CHARLOTTE, N.C. — The coronavirus pandemic has been devastating in so many ways, but the isolation can be extremely difficult, especially for patients spending their final moments alone.
A nurse at Novant Health brought comfort to a local family who could not be there to say goodbye to their father and grandfather.
It's not how anyone pictures saying goodbye to a loved one and a Zoom call is not what Cassie Brault wanted for McArthur Mackey and his family.
“I could tell by the way they were acting they wanted to be in that room so bad and they just wanted him to have that love and that he was not alone, and I don't know what came over me but I was just thinking I have to hold this man’s hand, I have to,” said Cassie Brault, RN.
She's a nurse in the ICU at Novant.
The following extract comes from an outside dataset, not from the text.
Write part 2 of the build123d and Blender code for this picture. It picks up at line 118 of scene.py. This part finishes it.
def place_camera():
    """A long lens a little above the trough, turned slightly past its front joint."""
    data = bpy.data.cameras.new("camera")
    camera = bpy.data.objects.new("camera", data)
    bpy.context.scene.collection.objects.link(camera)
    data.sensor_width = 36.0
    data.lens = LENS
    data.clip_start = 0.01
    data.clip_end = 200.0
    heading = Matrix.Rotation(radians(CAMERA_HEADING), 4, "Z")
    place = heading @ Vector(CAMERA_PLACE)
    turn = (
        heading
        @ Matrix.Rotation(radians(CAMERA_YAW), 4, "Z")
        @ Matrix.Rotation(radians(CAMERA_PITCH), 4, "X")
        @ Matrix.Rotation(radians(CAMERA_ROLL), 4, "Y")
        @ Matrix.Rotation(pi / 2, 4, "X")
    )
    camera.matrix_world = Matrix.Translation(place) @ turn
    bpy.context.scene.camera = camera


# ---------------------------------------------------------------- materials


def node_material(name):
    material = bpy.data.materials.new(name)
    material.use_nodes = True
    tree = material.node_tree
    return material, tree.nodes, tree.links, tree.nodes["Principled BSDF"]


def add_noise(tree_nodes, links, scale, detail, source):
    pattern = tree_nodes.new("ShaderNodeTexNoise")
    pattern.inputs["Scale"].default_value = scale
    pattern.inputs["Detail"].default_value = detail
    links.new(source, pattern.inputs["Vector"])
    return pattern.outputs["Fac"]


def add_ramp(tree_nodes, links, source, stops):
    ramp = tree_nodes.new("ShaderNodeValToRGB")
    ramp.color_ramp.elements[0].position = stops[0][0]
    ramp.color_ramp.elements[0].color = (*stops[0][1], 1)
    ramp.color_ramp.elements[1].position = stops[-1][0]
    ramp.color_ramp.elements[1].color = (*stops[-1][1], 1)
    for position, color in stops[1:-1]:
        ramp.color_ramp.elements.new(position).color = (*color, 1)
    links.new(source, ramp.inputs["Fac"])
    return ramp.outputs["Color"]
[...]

Mackey was her first patient to pass away from coronavirus.
“Death is so hard, it hits me every time, I’m not immune. It still is a huge deal. However, family is with them, holding their hand when they take their last breath,” she said “Dealing with that death was different because the only thing I could offer them was the video call.”
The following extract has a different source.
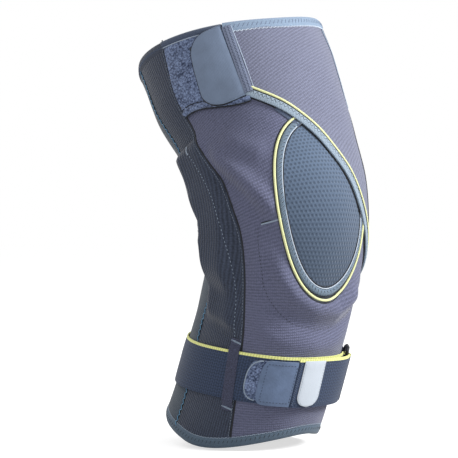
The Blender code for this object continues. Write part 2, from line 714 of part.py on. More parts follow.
for old in list(bpy.data.objects):
    bpy.data.objects.remove(old)
BRACE = new_collection("knee_brace")
CUTTERS = new_collection("cutters")
front_panel()
side_panels()
back_panel()
bindings()
kneecap()
wrap()
closure()
calf_strap()
ring_and_keeper()
belt_loops()
splints()
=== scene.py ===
"""The looks of a hinged knee brace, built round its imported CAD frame.

The origin is the centre of the knee: +X points to the inner (medial) side, +Y backwards, +Z up.
A place on the brace is (angle, along, lift): degrees round the leg from the front, negative on the outer
(lateral) side; millimetres along the leg's axis from the knee, positive up the thigh; and millimetres
out from the skin. Cloth that crosses the knee is made in an upper and a lower half, which meet at along = 0.
"""
import math

import bmesh
import bpy
import numpy as np
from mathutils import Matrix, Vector


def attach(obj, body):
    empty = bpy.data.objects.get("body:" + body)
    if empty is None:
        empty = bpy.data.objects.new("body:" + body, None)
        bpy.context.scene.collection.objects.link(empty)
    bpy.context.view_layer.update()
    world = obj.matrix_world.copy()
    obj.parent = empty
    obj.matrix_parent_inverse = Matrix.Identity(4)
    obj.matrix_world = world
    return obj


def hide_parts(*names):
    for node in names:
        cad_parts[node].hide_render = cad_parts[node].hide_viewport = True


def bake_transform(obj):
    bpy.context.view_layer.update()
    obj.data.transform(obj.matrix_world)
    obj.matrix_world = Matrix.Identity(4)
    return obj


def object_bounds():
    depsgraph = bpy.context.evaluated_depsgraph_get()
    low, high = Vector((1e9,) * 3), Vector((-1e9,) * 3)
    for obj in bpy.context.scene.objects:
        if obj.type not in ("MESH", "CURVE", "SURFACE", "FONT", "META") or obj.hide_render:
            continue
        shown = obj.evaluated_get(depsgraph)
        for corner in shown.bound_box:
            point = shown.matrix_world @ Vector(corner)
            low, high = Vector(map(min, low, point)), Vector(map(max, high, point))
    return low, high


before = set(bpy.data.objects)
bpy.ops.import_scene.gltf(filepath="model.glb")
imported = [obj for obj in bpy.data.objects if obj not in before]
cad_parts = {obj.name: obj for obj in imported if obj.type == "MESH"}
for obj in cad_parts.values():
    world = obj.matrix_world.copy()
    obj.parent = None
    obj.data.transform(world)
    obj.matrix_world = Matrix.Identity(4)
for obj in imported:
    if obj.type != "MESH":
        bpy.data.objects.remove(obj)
CAD_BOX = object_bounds()
MM = 0.001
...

But what she did on the video call made a lasting impact on Wayne Winfield, McArthur’s son. Nurses don’t usually get to see their patients’ families after the fact, but WCNC Charlotte reunited Brault with Winfield over Zoom.
"You did a great job. You did the best you could possibly do for my father and I appreciate you,” Winfield told her.
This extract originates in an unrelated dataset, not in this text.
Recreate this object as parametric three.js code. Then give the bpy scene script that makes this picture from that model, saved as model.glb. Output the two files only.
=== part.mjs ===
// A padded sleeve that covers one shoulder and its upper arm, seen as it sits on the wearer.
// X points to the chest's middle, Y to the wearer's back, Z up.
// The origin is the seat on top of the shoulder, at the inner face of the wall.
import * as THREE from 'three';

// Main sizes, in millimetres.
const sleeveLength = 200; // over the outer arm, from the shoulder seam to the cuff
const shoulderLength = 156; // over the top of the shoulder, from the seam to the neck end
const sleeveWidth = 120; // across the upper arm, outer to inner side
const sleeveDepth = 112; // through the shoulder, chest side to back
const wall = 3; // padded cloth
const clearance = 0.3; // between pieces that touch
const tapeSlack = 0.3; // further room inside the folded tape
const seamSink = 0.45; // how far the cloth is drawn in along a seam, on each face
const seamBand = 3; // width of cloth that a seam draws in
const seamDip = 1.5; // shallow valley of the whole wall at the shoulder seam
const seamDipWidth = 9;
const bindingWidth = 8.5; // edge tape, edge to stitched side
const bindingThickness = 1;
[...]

He didn’t know it would be the last time he saw his family when he dropped him off at the emergency room.
"My father used to get out and walk four or five miles in the morning. He would go bowling every Wednesday, he would fish whenever he could. He was very active and in great shape. To go from that to that in 30 days, it was devastating,” said WInfield, urging others to take COVID-19 seriously.
A small gesture that meant to world to one family.
“If he could've met you, I believe he would've loved you too,” Winfield told Brault.